DDR 1955 – 82 Min. – Schwarz­weiß – R: Johan­nes Knit­tel – B: Fried­rich Hart­mann (d.i. Fried­rich Karl Kaul), Wal­ter Jupé – K: Gün­ter Eisin­ger – M: Gott­fried Mad­jera – D: Her­mann Kiessner, Loni Miche­lis, Fried­rich Gnass, Har­ry Hin­de­mith, Horst Kube, Ruth Maria Kubit­schek, Georg Thies, Mar­gret Homey­er, Nor­bert Chris­ti­an, Char­lot­te Brum­mer­hoff

In den fünf­zi­ger Jah­ren ent­wi­ckel­ten die Sta­si und ihre Vor­gän­ger eini­ge Rou­ti­ne dar­in, ihnen miss­lie­bi­ge Per­so­nen aus West-Berlin in den Osten zu locken oder auch gewalt­sam dort­hin zu ent­füh­ren, um ihnen dann – mal groß auf­ge­zo­gen, mal im Gehei­men – den Pro­zess zu machen. In die­sem Kli­ma ent­stand bei der DEFA mit „Der Fackel­trä­ger“ eine bemer­kens­wer­te Form der Offen­siv­ver­tei­di­gung: In satiri­scher Form soll­ten die west­li­chen Kla­gen über die­se Vor­gän­ge lächer­lich gemacht wer­den, indem man zeig­te, wie ein ambi­tio­nier­ter West-Berliner Staats­an­walt einen harm­lo­sen Vor­gang zu einem neu­er­li­chen Fall von öst­li­chem „Men­schen­raub“ auf­zu­bau­schen ver­sucht.

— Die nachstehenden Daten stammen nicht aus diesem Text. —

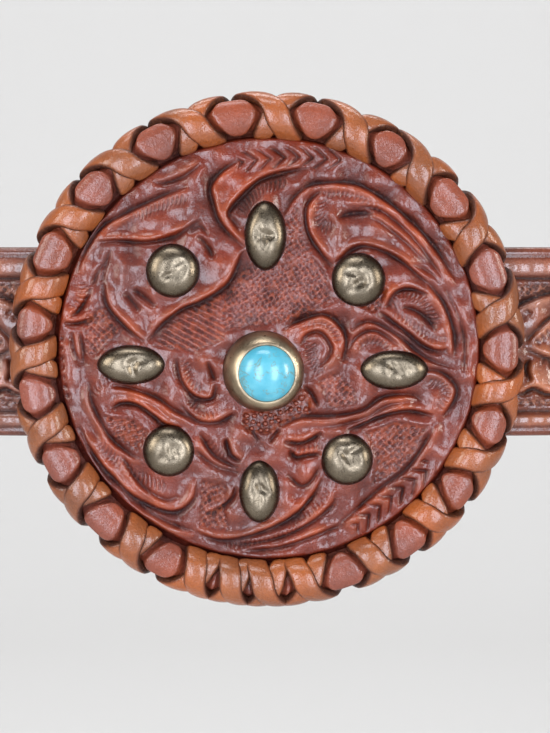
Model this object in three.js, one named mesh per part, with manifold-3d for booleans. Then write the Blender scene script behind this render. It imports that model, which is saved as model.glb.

Der fer­ti­ge Film wur­de fast zwei Jah­re lang zurück­ge­hal­ten und dann nur ganz geräusch­los in die Kinos gebracht; im Ost­teil Ber­lins und dem nahen Umland der Stadt war er über­haupt nicht zu sehen. Als Grün­de genannt wer­den heu­te Beden­ken hin­sicht­lich der Qua­li­tät des Strei­fens, der rasch in Ver­ges­sen­heit geriet, sowie Rück­sichtnahmen auf die Tages­po­li­tik. Womög­lich spiel­te aber auch eine Rol­le, wie offen hier (wenn­gleich durch die „Bösen“) Din­ge aus­ge­spro­chen und benannt wer­den, die in der DDR eigent­lich tabu waren.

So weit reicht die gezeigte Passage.